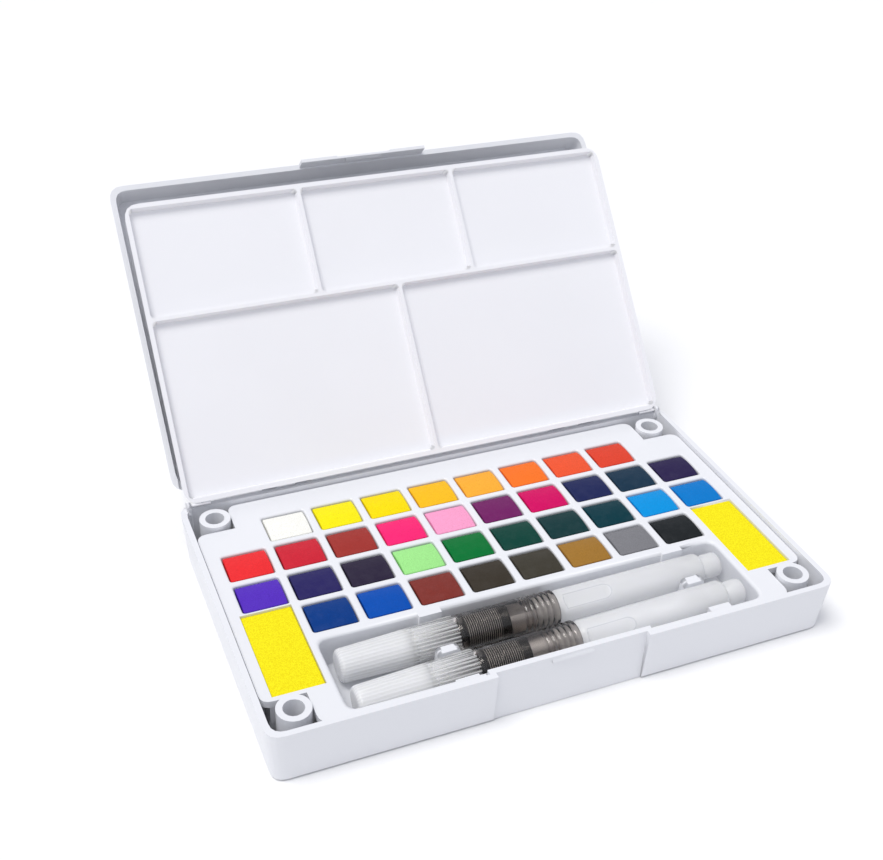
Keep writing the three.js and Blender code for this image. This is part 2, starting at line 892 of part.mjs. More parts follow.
function barrelSolid() {
  const start = barrelStart;
  const end = barrelEnd;
  const neckRadius = gripRadius - gripWall - gap;
  const bore = barrelRadius - barrelWall;
  return turned([
    [start - barrelNeckLength, neckRadius],
    [start, neckRadius],
    [start, barrelRadius],
    [end - barrelShoulder, barrelRadius],
    [end, barrelRadius - barrelShoulder / 2],
    [end, tailRadius - barrelNeckWall + gap],
    [end - tailPlugLength - gap, tailRadius - barrelNeckWall + gap],
    [end - tailPlugLength - gap - barrelNeckWall, bore],
    [start + barrelNeckWall, bore],
    [start, neckRadius - barrelNeckWall],
    [start - barrelNeckLength, neckRadius - barrelNeckWall],
    [start - barrelNeckLength, neckRadius],
  ]);
}

function tailSolid() {
  const end = barrelEnd;
  const face = end + gap;
  const plug = tailRadius - barrelNeckWall;
  return turned([
    [end - tailPlugLength, 0],
    [end - tailPlugLength, plug],
    [face, plug],
    [face, tailRadius],
    [face + tailLength - tailRound, tailRadius],
    [face + tailLength, tailRadius - tailRound],
    [face + tailLength, 0],
  ]);
}

function makeBrush(name, y, turn) {
  const brush = new THREE.Group();
  brush.add(toMesh(`${name}_cap`, capSolid(), 0xe6e8ec, 0.5));
  brush.add(toMesh(`${name}_grip`, gripSolid(), 0x6f665f, 0.25));
  brush.add(toMesh(`${name}_feed`, feedSolid(), 0x14161a, 0.4));
  brush.add(toMesh(`${name}_tuft`, tuftSolid(), 0xd9d6cf, 0.7));
  brush.add(toMesh(`${name}_barrel`, barrelSolid(), 0xedeff3, 0.4));
  brush.add(toMesh(`${name}_tail_plug`, tailSolid(), 0xedeff3, 0.4));
  brush.applyMatrix4(brushPlace(y, turn));
  return brush;
}

function makeHingePin(name, x) {
  const pin = rodX(hingePinRadius, x - hingeHalf, x + hingeHalf, hingeY, hingeZ);
  return toMesh(name, pin, 0xb9bcc2, 0.35);
}

// The whole box at rest, lid and palette open

const lid = new THREE.Group();
lid.position.set(0, hingeY, hingeZ);
lid.rotation.x = -THREE.MathUtils.degToRad(lidOpenAngle);
const lidShell = toMesh('lid_shell', makeLid(), white);
lidShell.position.set(0, -hingeY, -hingeZ);
lid.add(lidShell);

const palette = new THREE.Group();
palette.position.set(0, pivotY, pivotZ);
palette.rotation.x = THREE.MathUtils.degToRad(paletteLean);
palette.add(toMesh('palette', makePalette(), white, 0.4));

const box = new THREE.Group();
box.add(toMesh('base_shell', makeBase(), white));
box.add(lid);
box.add(palette);
box.add(makeHingePin('left_hinge_pin', -hingeOffset));
box.add(makeHingePin('right_hinge_pin', hingeOffset));
box.add(toMesh('insert_tray', makeTray(), white));
box.add(...makeCakes());
box.add(makeSponge('left_sponge', -1));
box.add(makeSponge('right_sponge', 1));
box.add(makeBrush('rear_brush', brushRearY, rearBrushTurn));
box.add(makeBrush('front_brush', brushFrontY, frontBrushTurn));
box.updateMatrixWorld(true);

export default box;
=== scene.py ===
"""Watercolour paint box on a white ground: open lid, leaning palette, paint cakes, sponges, water brushes."""

import json
import math

import bmesh
import bpy
import numpy as np
from mathutils import Matrix, Vector


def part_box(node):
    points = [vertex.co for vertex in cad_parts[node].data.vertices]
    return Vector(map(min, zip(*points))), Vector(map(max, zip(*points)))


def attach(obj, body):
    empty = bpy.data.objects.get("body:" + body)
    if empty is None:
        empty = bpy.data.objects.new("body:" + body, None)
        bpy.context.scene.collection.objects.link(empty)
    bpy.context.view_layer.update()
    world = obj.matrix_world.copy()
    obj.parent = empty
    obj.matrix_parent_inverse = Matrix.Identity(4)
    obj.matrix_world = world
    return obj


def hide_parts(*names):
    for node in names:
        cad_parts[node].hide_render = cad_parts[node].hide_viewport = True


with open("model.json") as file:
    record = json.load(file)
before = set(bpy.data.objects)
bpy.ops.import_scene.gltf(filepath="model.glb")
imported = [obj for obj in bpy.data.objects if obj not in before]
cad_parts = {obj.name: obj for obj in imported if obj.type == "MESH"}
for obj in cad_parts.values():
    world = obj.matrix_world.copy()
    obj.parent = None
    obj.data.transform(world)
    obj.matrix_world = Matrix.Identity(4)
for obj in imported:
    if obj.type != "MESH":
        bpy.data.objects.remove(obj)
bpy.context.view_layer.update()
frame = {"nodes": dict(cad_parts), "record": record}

MM = 0.001

# Camera, solved from the photograph; its place is in metres
CAMERA_PLACE = (-0.18300, -0.35551, 0.34478)
CAMERA_RIGHT = (0.92429, -0.38025, 0.03226)
CAMERA_DOWN = (-0.18588, -0.52242, -0.83214)
CAMERA_FORWARD = (0.33329, 0.76319, -0.55358)
CAMERA_LENS = 50.534
CAMERA_SENSOR = 36.0
CAMERA_NEAREST = 0.01

# Light and ground, lengths in metres
SUN_FROM = (-0.34, -0.05, 0.93)
SUN_STRENGTH = 1.85
SUN_WIDTH = math.radians(30)
SUN_COLOR = (1.0, 0.985, 0.955)
SKY_COLOR = (0.91, 0.935, 1.03)
SKY_STRENGTH = 0.6
GROUND_HALF = 4.0
GROUND_DROP = 0.0002
GROUND_COLOR = (0.93, 0.93, 0.93)
GROUND_ROUGHNESS = 0.9

# Points nearer than this are one point, metres
DOUBLES_APART = 1e-6
CAD_DOUBLES_APART = 2e-6

# Rounding of moulded edges, lengths in millimetres
SHELL_ROUND = 0.6
TRAY_ROUND = 0.6
PALETTE_ROUND = 0.6
ROUND_STEPS = 3
ROUND_ANGLE = math.radians(50)
ROUND_LEAST_EDGE = 1.2
FLAT_ANGLE = math.radians(1)
LARGE_FACE_WEIGHT = 80

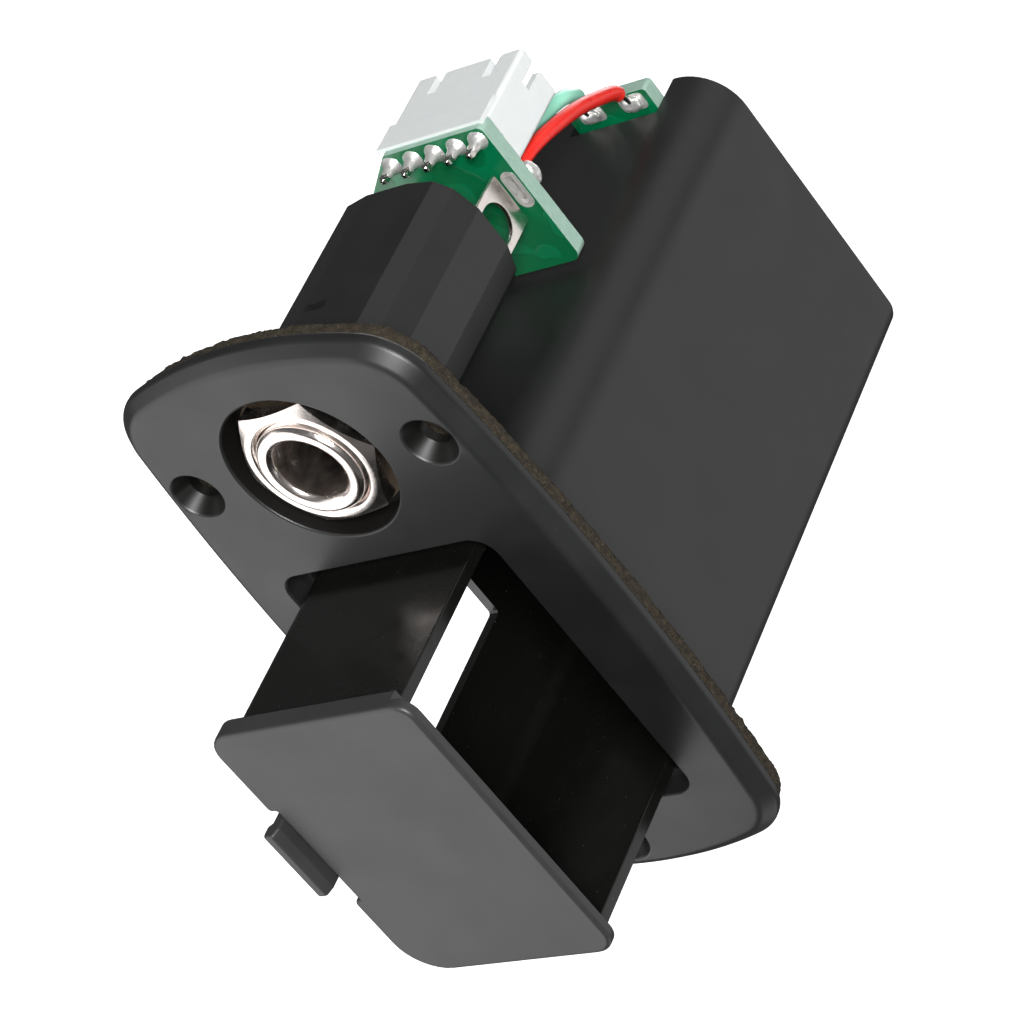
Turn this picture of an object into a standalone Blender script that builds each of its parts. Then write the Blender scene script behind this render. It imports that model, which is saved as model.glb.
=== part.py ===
"""Output jack plate for an electric instrument, with a pull-out 9 volt battery drawer.

The plate's seating plane is Y = 0: -Y is outward, +Y goes into the body panel.
+X runs from the jack to the drawer, and +Z is the side where the drawer's tray is open.
Sizes are in metres, written as millimetres times MM.
"""

import math

import bmesh
import bpy
from mathutils import Matrix, Vector

MM = 0.001

# Plate
PLATE_NEAR_LENGTH = 32.6 * MM
PLATE_FAR_LENGTH = 31.5 * MM
PLATE_HALF_WIDTH = 17.95 * MM
PLATE_SIDE_RADIUS = 225.0 * MM
PLATE_END_RADIUS = 41.0 * MM
PLATE_CORNER_RADIUS = 6.2 * MM
PLATE_FRONT = -3.8 * MM
PLATE_BACK = -1.5 * MM
PLATE_CHAMFER = 1.2 * MM
GASKET_FRONT = -1.2 * MM
GASKET_BACK = 0.0
GASKET_INSET = 0.5 * MM

# Screw holes: (X, Z) of each centre
SCREW_HOLES = ((-20.1 * MM, 13.0 * MM), (-20.1 * MM, -13.0 * MM), (27.2 * MM, -0.8 * MM))
SCREW_HEAD_RADIUS = 2.4 * MM
SCREW_HOLE_RADIUS = 1.4 * MM
SCREW_SINK_DEPTH = 1.4 * MM

# Jack: everything is turned about the line X = JACK_X, Z = 0
JACK_X = -20.2 * MM
RECESS_RADIUS = 7.75 * MM
RECESS_FLOOR = -0.7 * MM
COLLAR_RADIUS = 8.6 * MM
COLLAR_BACK = 0.3 * MM
FLOOR_BACK = 1.1 * MM
TUBE_BACK = 22.85 * MM
TUBE_BORE_RADIUS = 5.8 * MM
BUSH_RADIUS = 4.75 * MM
BUSH_BORE_RADIUS = 3.25 * MM
BUSH_FRONT = -4.15 * MM
BUSH_BACK = 6.0 * MM
THREAD_GAP = 0.15 * MM
NUT_ACROSS_FLATS = 12.0 * MM
NUT_FRONT = -3.6 * MM
NUT_BACK = -1.4 * MM
NUT_TURN = math.radians(2.0)
WASHER_RADIUS = 7.2 * MM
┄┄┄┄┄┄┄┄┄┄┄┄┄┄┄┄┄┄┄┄
Copy exactly the lines from the line with "const palette = new THREE.Group();" up to and including the line with "bpy.context.scene.collection.objects.link(empty)", and no other lines.

• _Finished answer_:
const palette = new THREE.Group();
palette.position.set(0, pivotY, pivotZ);
palette.rotation.x = THREE.MathUtils.degToRad(paletteLean);
palette.add(toMesh('palette', makePalette(), white, 0.4));

const box = new THREE.Group();
box.add(toMesh('base_shell', makeBase(), white));
box.add(lid);
box.add(palette);
box.add(makeHingePin('left_hinge_pin', -hingeOffset));
box.add(makeHingePin('right_hinge_pin', hingeOffset));
box.add(toMesh('insert_tray', makeTray(), white));
box.add(...makeCakes());
box.add(makeSponge('left_sponge', -1));
box.add(makeSponge('right_sponge', 1));
box.add(makeBrush('rear_brush', brushRearY, rearBrushTurn));
box.add(makeBrush('front_brush', brushFrontY, frontBrushTurn));
box.updateMatrixWorld(true);

export default box;
=== scene.py ===
"""Watercolour paint box on a white ground: open lid, leaning palette, paint cakes, sponges, water brushes."""

import json
import math

import bmesh
import bpy
import numpy as np
from mathutils import Matrix, Vector


def part_box(node):
    points = [vertex.co for vertex in cad_parts[node].data.vertices]
    return Vector(map(min, zip(*points))), Vector(map(max, zip(*points)))


def attach(obj, body):
    empty = bpy.data.objects.get("body:" + body)
    if empty is None:
        empty = bpy.data.objects.new("body:" + body, None)
        bpy.context.scene.collection.objects.link(empty)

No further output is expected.